AURORA, Colo. — While the country grapples with new, horrific details from the Texas mass shooting, families across the nation are having difficult conversations at home. Here in Colorado, Aurora police officers are hoping to connect community members with resources to help.
"It's very important to get this message out," said Officer Elizabeth McGregor. "Children and teens need the resources."
This week, the Aurora Police Department became the first agency in the state to partner with the I Matter program.
The program was launched in fall 2021 and provides six free, virtual counseling session for those 18 or younger. Last week, Colorado Governor Jared Polis signed House Bill 22-1243, providing additional funding for the program through June 30, 2024.
Joshua Nicholas, manager of community relations for APD, says the agency decided to partner with I Matter after hearing from community members.

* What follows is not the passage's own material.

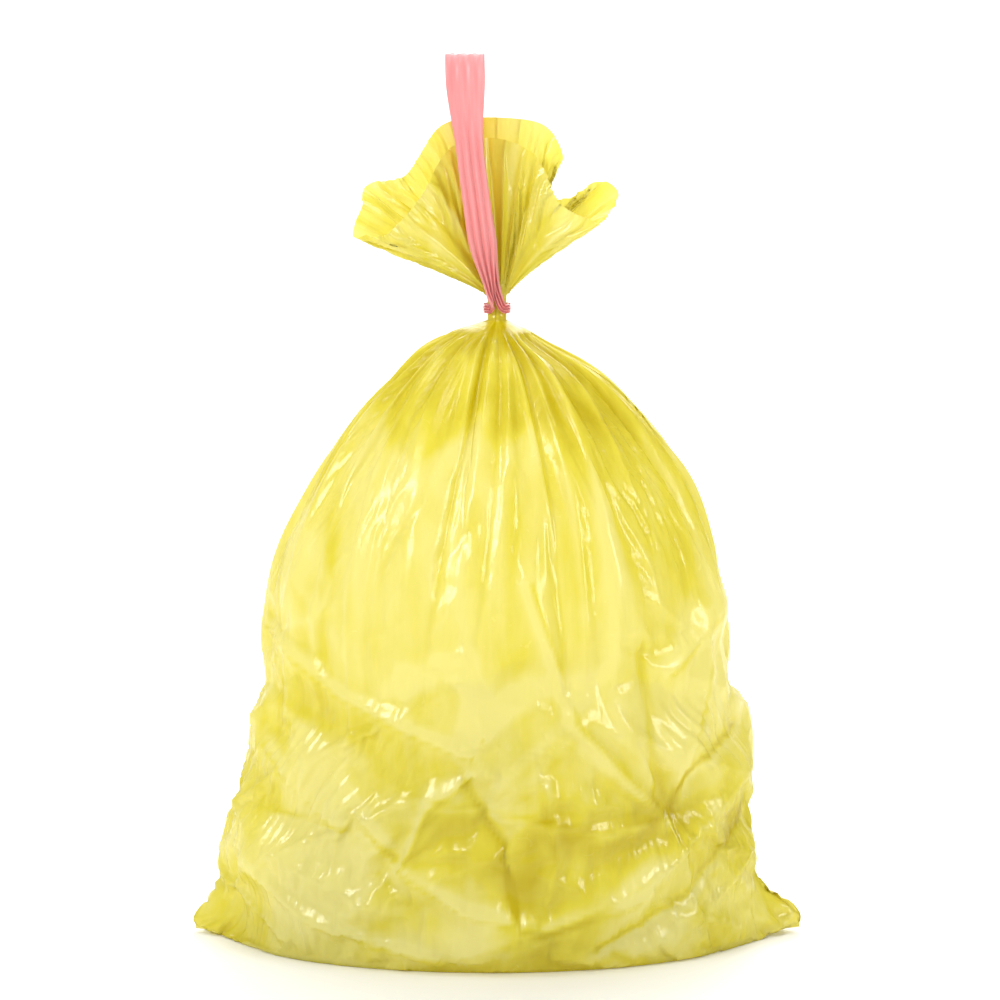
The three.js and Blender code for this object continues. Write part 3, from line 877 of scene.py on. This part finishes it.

"We've held several different town hall events over the last six months in response to youth violence here in Aurora, and a reoccurring theme that we've heard from youth, from parents and from educators is that our youth need a safe space to talk to to adults about the problems that they're facing," Nicholas said. "This is a free service that already exists, why not elevate it?"
APD has ordered signs, brochures and other handouts in hopes of connecting community members with I Matter.
"We're trying to plaster the town," Nicholas said. "There's no reason youth and adults shouldn't know about this free resource, particularly given just the number of challenges our youth are facing right now."
For some, the most recent challenge is gun violence
"We heard from some administrators today at Aurora Public Schools that said, "Parents are upset. Kids are crying because of what happened in Texas yesterday." So it doesn't necessarily have to happen in your backyard, it can happen anywhere in this country. It impacts us," Nicholas said.
Those who help lead the I Matter program encourage participation, citing the immediate availability of the program's counselors.
"We've had almost 8000 completed appointments since October 27, 2021, when the program launched, and we have 700 appointments that are scheduled and upcoming," said Liz Owens, deputy director of programs for the the state's Office of Behavioral Health.
Owens says as of Monday, 2,845 youth have received at least one session, and almost 2,000 youth have receive two or more sessions.
"When you know better, you do better," Nicholas said. "Our hope is that this program really helps our youth to thrive this summer, to feel safe and to feel cared for."